The following disclosure legend will be included in written communication if we advise our clients, directly or indirectly, about likely resolution of one or more federal tax issues in their favor:
IRS Circular 230 Disclosure: Any federal tax advice contained in this communication (including any attachments) is not intended or written to be used, and cannot be used, for the purpose of avoiding penalties that may be imposed under the Internal Revenue Code or for promoting, marketing, or recommending to another party any transaction or matter addressed herein. For additional information about this disclosure, please see http://www.kmgslaw.com/circular230/.
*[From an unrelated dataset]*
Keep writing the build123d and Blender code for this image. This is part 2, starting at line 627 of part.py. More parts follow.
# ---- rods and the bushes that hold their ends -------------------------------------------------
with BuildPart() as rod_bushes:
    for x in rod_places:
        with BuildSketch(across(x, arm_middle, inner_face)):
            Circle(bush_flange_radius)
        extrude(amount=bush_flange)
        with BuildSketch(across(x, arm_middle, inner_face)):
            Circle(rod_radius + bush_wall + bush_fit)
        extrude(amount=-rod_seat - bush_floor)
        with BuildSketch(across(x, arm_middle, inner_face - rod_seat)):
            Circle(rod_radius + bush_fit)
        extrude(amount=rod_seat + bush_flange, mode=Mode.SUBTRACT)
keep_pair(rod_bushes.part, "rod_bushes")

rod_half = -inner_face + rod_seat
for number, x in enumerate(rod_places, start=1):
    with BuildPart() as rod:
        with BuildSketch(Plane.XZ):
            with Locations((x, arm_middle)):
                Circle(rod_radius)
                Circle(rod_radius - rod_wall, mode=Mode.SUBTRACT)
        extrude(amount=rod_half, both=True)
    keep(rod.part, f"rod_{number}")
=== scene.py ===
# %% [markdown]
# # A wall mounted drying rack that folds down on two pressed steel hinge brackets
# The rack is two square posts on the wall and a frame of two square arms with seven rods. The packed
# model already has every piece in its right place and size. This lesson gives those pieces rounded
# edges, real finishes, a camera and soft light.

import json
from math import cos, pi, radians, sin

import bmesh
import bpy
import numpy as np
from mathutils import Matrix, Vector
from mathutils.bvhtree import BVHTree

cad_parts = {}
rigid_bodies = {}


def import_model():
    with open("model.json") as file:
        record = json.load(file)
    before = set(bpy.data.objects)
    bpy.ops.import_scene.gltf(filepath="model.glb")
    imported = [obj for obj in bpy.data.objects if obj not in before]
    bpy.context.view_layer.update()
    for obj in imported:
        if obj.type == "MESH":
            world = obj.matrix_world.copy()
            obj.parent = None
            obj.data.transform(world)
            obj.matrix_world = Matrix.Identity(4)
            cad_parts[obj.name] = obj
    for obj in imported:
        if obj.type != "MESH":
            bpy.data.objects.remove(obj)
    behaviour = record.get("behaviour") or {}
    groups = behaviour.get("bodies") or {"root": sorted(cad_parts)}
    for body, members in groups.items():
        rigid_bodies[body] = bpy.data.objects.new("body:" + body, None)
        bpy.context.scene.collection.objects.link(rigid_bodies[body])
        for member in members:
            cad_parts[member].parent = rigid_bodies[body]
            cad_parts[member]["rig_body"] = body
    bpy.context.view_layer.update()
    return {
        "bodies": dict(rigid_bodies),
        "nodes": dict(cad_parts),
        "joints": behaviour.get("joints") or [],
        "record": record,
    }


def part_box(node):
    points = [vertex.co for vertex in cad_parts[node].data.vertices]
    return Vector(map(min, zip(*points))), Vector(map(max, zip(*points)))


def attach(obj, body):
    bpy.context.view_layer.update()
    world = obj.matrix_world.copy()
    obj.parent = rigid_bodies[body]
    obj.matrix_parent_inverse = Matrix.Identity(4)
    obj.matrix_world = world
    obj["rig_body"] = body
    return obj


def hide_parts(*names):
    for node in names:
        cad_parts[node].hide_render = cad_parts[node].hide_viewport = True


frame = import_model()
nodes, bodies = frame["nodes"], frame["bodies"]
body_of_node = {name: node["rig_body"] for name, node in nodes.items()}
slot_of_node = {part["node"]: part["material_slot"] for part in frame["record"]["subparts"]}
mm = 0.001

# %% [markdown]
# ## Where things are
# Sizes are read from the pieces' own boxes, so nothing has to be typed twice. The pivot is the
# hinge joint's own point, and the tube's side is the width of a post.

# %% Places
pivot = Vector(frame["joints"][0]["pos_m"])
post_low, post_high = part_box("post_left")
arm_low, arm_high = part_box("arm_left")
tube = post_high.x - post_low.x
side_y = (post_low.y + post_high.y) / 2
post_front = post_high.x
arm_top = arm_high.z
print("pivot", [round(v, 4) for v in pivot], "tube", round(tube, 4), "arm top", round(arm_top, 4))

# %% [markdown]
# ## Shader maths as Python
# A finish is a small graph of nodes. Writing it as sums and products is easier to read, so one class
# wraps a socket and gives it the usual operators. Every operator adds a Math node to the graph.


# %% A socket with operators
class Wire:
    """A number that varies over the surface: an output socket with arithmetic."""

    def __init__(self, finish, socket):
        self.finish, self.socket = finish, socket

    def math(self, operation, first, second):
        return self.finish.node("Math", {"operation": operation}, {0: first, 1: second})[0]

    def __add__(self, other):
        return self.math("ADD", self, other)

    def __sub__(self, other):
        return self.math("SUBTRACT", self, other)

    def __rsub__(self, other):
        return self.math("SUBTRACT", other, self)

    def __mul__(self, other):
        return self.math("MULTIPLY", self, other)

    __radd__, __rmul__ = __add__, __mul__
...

The following disclosure legend will be used by our firm in written tax advice if it is intended to be a marketed opinion:
IRS Circular 230 Disclosure: The federal tax advice contained in this communication (including any attachments or enclosures) is not intended or written to be used, and cannot be used, for the purpose of avoiding penalties that may be imposed under the Internal Revenue Code. This advice was written to support the promotion or marketing of the transaction addressed herein. Each taxpayer should seek advice based on the taxpayer's particular circumstances from an independent tax advisor. For more information about this disclosure, please see http://www.kmgslaw.com/circular230.
There may be instances when the requested written advice will need to meet strict compliance requirements imposed by Circular 230 upon "covered opinions." If our clients would like to proceed with such opinions, our firm will undertake extensive factual due diligence inquiries and evaluations prior to issuing such written tax advice.